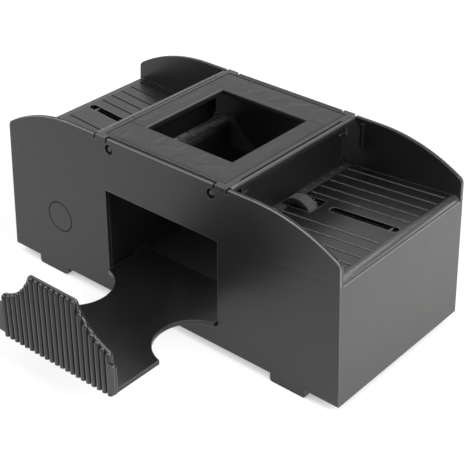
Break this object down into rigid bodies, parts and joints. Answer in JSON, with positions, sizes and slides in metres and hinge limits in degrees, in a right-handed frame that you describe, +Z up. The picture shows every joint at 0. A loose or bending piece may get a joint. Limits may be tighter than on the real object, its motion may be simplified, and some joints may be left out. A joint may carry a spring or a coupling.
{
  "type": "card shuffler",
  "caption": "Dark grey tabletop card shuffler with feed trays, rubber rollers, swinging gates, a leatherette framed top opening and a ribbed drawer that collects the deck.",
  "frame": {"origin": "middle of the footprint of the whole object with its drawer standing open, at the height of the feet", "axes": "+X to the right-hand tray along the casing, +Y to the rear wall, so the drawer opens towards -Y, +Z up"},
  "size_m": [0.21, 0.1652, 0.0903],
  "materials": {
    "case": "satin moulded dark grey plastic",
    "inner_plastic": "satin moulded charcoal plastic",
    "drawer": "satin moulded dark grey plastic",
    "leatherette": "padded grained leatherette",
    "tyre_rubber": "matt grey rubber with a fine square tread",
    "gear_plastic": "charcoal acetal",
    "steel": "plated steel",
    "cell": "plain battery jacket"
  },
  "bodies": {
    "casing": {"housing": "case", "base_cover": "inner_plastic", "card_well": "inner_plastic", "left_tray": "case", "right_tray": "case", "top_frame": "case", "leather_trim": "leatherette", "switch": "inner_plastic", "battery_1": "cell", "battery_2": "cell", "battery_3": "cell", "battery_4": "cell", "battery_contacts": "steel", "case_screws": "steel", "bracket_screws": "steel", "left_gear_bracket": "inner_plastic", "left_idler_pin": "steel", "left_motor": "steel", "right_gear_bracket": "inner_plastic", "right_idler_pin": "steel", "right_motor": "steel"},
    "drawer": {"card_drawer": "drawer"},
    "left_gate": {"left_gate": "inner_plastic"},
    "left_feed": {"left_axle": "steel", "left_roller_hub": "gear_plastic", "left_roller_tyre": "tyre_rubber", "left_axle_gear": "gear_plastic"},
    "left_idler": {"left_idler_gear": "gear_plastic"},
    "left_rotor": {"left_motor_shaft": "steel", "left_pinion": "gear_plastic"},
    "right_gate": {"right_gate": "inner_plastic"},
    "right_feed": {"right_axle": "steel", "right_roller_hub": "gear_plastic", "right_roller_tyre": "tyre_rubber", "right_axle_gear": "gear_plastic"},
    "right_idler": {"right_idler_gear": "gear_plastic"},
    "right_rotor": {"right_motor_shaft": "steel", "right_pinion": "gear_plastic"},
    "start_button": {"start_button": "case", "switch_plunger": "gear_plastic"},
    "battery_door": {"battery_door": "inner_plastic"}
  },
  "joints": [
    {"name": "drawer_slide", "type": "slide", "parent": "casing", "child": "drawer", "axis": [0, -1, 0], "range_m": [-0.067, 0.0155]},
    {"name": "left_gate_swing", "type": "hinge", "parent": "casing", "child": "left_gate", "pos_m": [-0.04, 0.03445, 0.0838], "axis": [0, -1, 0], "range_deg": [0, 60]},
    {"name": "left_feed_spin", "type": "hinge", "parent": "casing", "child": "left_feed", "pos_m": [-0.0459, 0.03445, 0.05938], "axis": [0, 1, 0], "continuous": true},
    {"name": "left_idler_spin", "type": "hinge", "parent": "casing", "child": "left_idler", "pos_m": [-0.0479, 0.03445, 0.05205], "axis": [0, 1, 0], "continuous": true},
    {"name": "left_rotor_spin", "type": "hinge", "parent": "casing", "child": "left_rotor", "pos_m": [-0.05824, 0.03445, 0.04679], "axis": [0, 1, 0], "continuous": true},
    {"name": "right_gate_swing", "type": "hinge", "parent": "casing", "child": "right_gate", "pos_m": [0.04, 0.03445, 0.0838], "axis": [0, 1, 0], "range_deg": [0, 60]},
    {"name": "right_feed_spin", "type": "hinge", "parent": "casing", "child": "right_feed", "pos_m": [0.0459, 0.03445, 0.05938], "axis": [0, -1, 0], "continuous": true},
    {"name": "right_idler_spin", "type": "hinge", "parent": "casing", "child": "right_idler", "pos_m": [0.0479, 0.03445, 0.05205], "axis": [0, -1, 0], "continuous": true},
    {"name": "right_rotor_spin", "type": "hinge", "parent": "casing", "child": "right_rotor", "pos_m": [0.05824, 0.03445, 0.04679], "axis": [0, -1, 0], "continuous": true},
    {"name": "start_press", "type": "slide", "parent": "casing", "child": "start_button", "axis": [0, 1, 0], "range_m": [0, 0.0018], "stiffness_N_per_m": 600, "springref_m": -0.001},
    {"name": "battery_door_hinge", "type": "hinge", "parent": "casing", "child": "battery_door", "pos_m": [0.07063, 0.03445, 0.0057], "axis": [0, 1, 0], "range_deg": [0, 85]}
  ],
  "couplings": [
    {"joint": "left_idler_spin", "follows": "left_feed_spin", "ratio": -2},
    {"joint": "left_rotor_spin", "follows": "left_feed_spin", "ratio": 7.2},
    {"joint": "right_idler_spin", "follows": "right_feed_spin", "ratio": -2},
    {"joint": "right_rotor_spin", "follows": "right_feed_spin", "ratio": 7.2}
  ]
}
━━━━━━━━━━━━━━━━━━━━━━━━━━━━━━
*Goal*
Check every line of the data above for the string "object", and copy those that have it.

*Complete answer*
Break this object down into rigid bodies, parts and joints. Answer in JSON, with positions, sizes and slides in metres and hinge limits in degrees, in a right-handed frame that you describe, +Z up. The picture shows every joint at 0. A loose or bending piece may get a joint. Limits may be tighter than on the real object, its motion may be simplified, and some joints may be left out. A joint may carry a spring or a coupling.
  "frame": {"origin": "middle of the footprint of the whole object with its drawer standing open, at the height of the feet", "axes": "+X to the right-hand tray along the casing, +Y to the rear wall, so the drawer opens towards -Y, +Z up"},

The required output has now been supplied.